As to the ‘true Americans’, such as the Wright Brothers and Lindberg who remain faithful to the original idea of America, they are glorified. Dos Passos admires their belief in a humanly-oriented capitalism. He wants Americans to take them as examples in their consideration of great wealth and technology, not as ends in themselves but as means of achieving a just society, of realising the vast possibilities for peace and plenty offered by progress.
Dos Passos is indignated by the 1920’s Americans’ worship of money and their focus on outer appearance, but his indignation goes beyond the individuals to reach the entire system that produced them.
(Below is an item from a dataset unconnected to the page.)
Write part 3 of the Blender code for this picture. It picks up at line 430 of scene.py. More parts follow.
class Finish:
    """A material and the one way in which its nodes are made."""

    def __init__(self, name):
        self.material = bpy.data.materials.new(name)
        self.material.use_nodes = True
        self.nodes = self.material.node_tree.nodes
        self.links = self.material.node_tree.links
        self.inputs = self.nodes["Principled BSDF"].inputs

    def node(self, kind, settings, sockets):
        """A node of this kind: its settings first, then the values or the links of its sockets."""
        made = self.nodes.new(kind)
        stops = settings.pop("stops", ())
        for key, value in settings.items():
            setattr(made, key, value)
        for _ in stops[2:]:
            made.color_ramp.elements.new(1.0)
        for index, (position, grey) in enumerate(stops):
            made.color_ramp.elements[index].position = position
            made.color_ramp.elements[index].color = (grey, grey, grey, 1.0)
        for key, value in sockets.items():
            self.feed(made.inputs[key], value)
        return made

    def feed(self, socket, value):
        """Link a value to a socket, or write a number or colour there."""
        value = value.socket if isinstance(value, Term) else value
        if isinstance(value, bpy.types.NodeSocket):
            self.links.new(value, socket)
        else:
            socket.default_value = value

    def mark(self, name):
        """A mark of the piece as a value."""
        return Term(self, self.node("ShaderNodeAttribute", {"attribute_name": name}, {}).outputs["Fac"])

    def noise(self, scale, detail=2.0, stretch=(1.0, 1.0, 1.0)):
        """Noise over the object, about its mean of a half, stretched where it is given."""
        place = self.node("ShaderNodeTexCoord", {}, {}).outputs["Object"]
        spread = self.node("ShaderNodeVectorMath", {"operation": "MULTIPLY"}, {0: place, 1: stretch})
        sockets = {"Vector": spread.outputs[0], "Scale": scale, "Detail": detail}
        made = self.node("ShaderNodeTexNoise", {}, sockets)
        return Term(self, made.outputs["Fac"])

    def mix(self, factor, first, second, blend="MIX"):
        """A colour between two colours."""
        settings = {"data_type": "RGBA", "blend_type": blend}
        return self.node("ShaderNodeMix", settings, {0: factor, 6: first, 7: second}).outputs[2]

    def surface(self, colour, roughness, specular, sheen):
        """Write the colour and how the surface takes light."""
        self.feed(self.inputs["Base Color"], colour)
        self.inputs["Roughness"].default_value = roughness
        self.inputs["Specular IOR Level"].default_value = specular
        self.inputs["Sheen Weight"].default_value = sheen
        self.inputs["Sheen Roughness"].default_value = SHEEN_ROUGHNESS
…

There is a silent protest not only against capitalism, but against the human condition itself, against the world as it is, against all those people who helped develop the industries that resulted in that awful pursuit of wealth and fortune at the expense of moral values. The novel underlines the alienation, failure and despair of individual destinies destroyed by an urban money and power – obsessed society; that is why it is marked by deep pessimism. It is important to mention that in the depression era- the Big Money being published in 1936- many American novels were written from a Thirties viewpoint because the stories that attracted attention then were those of failure, not those of success. The literature of that period, in general, was dominated by failure, hardship and loss, an objective response to the economic reality of the era.